Is there something that you learned from the first time that you directed that you’re definitely going to bring to the table this time around?
Daphne Zuniga: The one thing I’ve learned is that, if you really want it, if something is in your head and you really want it to be on camera, you can’t let go of it and assume somebody else a) knows what you’re talking about, and b) is going to carry it through. Carry it out. It’s a lot of moving parts to make one image on camera. So whether it’s like we have to be at the magic hour at six o’clock on that day on that mountain, that doesn’t mean like somewhere between four and five or six, it means exactly six and then we have to start shooting at six-fifteen. So to make all this happen you cannot leave it up to chance, you have to be very specific. Like there were some shots that I loved in my last movie that I just saw in my brain, and they wouldn’t leave my mind. So I wanted a steady cam on that day, I wanted it to be nighttime, I wanted a certain song, I wanted a certain emotion from this actor at that point. And all those together, I just had to make sure all those things were happening. I was really satisfied when it all came together, and then there were some things that I didn’t realize so they missed the mark. They weren’t exactly what I wanted, but it’s all learning process.
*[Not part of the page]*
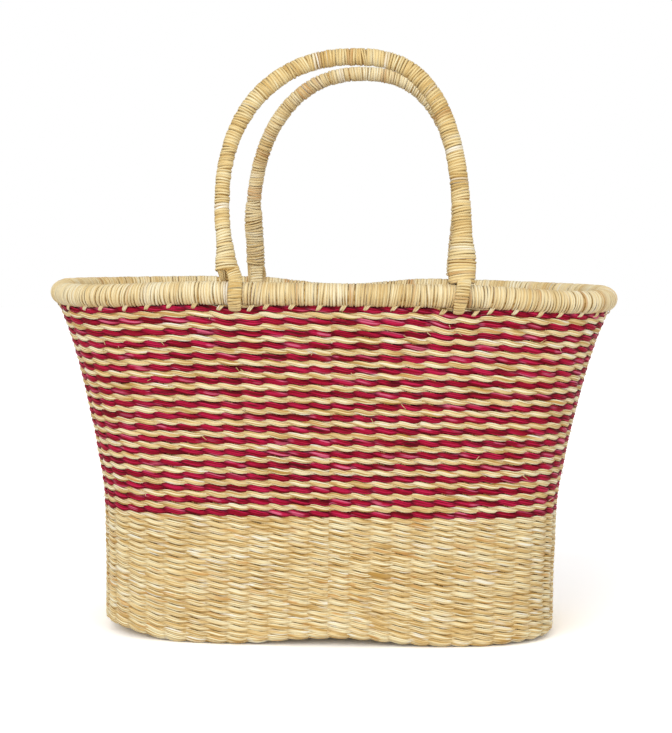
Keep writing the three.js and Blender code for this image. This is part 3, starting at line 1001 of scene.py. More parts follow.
@dataclass
class Twining:
    """Two strands that pass one before and one behind each stake, and swap between stakes."""

    swing: float = 1.3 * MM
    middle_depth: float = 2.5 * MM
    lean: float = 1.1 * MM
    crossing_half_height: float = 1.35 * MM
    front_half_height: float = 2.2 * MM
    taper: float = 0.7
    lag: float = math.radians(10)
    crossing_half_thickness: float = 1.45 * MM
    front_half_thickness: float = 1.1 * MM
    straws: int = 6
    straw_groove: float = 0.2
    sides: int = 12
    steps: int = 6
    wobble: float = 0.28 * MM
    wobble_stakes: int = 4
    unevenness: float = 0.16 * MM
    unevenness_stakes: int = 2
    size_spread: float = 0.09
    pitch_spread: float = 0.07
    strands_apart: float = 200

    def piece(
        self,
        name: str,
        surface: WallSurface | BaseSurface,
        climbs: list[float],
        seed: int,
        stakes: int = 60,
        stakes_over: int = 1,
    ) -> bpy.types.Object:
        """Weaves a run of courses.

        Args:
            name: Name of the piece.
            surface: Face that the courses lie on.
            climbs: Middle of each course.
            seed: Number of this piece's random draws.
            stakes: Stakes round the basket.
            stakes_over: How many stakes one stitch passes.

        Returns:
            The piece.
        """
        stitches = stakes // stakes_over
        rings = stitches * self.steps
        count = 2 * len(climbs)
        places = np.empty((count, rings, self.sides, 3))
        along = np.empty((count, rings + 1))
        rng = np.random.default_rng([SEED, seed])
        turn = np.arange(rings + 1) / self.steps
        pitch = turn[:-1] * stakes_over
        shared = wander(rng, pitch / self.wobble_stakes, stakes // self.wobble_stakes) * self.wobble
        few = self.unevenness_stakes
        for course, climb in enumerate(climbs):
            own = shared + wander(rng, pitch / few, stakes // few) * self.unevenness
            shift = wander(rng, pitch, stakes) * self.pitch_spread
            for strand in range(2):
                row = 2 * course + strand
                angle = math.pi * (turn - 0.5 + strand)
                bent = angle[:-1] + shift * math.pi
                places[row] = self.strand(surface, pitch, climb + own, bent, rng, stitches, turn[:-1])
                along[row] = angle / TURN + 0.5 + course * stitches
        return TubeSet(places, closed=True).piece(name, along, np.arange(count) + seed * self.strands_apart)

    def strand(
        self,
        surface: WallSurface | BaseSurface,
        pitch: np.ndarray,
        climb: np.ndarray,
        angle: np.ndarray,
        rng: np.random.Generator,
        stitches: int,
        turn: np.ndarray,
    ) -> np.ndarray:
        """Finds the sections of one strand.

        Args:
            surface: Face that the strand lies on.
            pitch: Stake spacing of each section.
            climb: Middle of the course at each section.
            angle: Angle of the twist at each section, 0 where the strand is in front.
            rng: Source of the unevenness.
            stitches: Stitches round the basket.
            turn: Stitch of each section.

        Returns:
            Points by section and side.
        """
        front = np.cos(angle)
        size = 1 + wander(rng, turn, stitches) * self.size_spread
        full = np.abs(front) ** self.taper
        height = self.crossing_half_height + (self.front_half_height - self.crossing_half_height) * full
        thinner = self.crossing_half_thickness - self.front_half_thickness
        thick = self.crossing_half_thickness - thinner * front**2
        points, up, out = surface.frames(pitch, climb - self.lean * np.sin(angle))
        out_by = self.swing * np.cos(angle - self.lag) - self.middle_depth
        out_by = out_by + wander(rng, turn, stitches) * self.unevenness
        around = np.arange(self.sides) / self.sides * TURN + math.pi
        groove = 1 + self.straw_groove * (np.cos(around * self.straws) - 1) / 2
        rise = np.outer(height * size, np.sin(around) * groove)
        lift = np.outer(thick, np.cos(around) * groove) + out_by[:, None]
        return points[:, None, :] + up[:, None, :] * rise[..., None] + out[:, None, :] * lift[..., None]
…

You’re working with Jason Priestley on this Lifetime movie and we’re currently immersed in this whole era of reboots and revivals. How do you feel about these iconic shows coming back now? I find that so fascinating.
Daphne Zuniga: I feel like everything kind of has been coming back. Like the ’70s kind of came back with Dukes of Hazzard and whatnot. I’m going to look at this 90210 and see how it is and see if it’s worth putting heads together with some Melrose Place fans.
Would you be interested in something like that in the future?
Daphne Zuniga: It really depends on the script. If it’s tongue-in-cheek and a comedy, that would have to be good. I know that people would be open to it if the material’s great.